Predator Prey Interactions

Microbial Predator-Prey Interactions Within the Estuarine Microbial Loop

Our predictive understanding of the extent to which the resultant increased atmospheric CO2 concentrations will impact climate change is dependent on the accuracy of global carbon flux models. The goal of this research is to evaluate microbial indicators of carbon cycling in Apalachicola Bay, Fl. This work is a collaborative effort being carried out by an interdisciplinary team of biogeochemists, ecologists, and modelers to characterize the sources, transformations and fate of carbon within the Apalachicola Bay estuary.

Marine dissolved organic matter (DOM) is one of the largest active reservoirs of reduced carbon at the earth’s surface and, to a large extent, as the primary consumers of this DOM, bacterial heterotrophs control its fate via assimilation and remineralization processes. DOM that is assimilated into bacterial biomass is potentially available for trophic transfer via the microbial loop (see figure) and as such must be accounted for in estimates of marine carbon flux. The overall goal of the work presented here was to evaluate how transient changes in both bottom up factors (supply of bulk DOM, i.e. both DOC and DON) and sideways factors transiently influence bacterial community composition and associated functional changes within the predacious guilds using novel approaches such as modified stable isotope probing (SIP) approach (see figure below). An improved understanding of these tightly coupled microbial predator-prey interactions and the effects of DOM supply will lead to a better understanding of carbon cycling processes within the microbial loop in coastal systems. 

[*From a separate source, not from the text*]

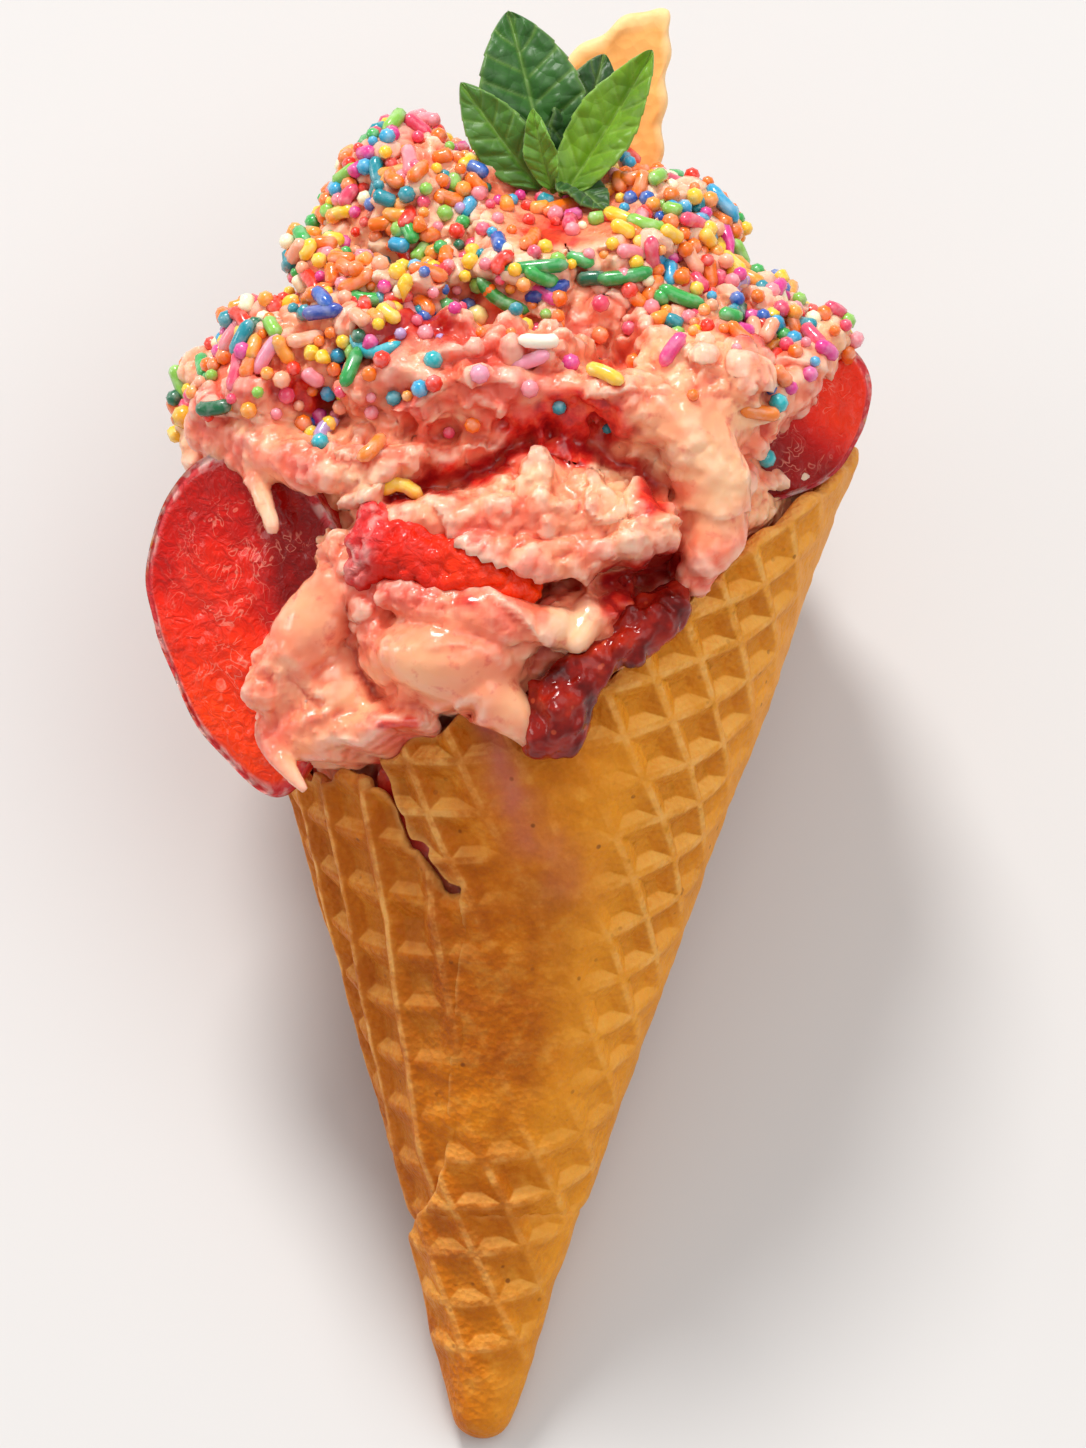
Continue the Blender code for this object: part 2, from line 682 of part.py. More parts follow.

The overall goal of this research is to evaluate microbial indicators of carbon cycling in Apalachicola Bay, a shallow bar-built sub-tropical estuary located in the northeastern Gulf of Mexico.  
 

 

We studied bacterial community over a tidal cycle in an attempt to identify triggers behind community succession. Our data indicated that bacterial community is very dynamic and predator-prey dynamics shift transiently over short term potentially influenced by salinity, hydrology and sideways control factors such as obligate predation by Bdellovibrio and like organisms (BALOs).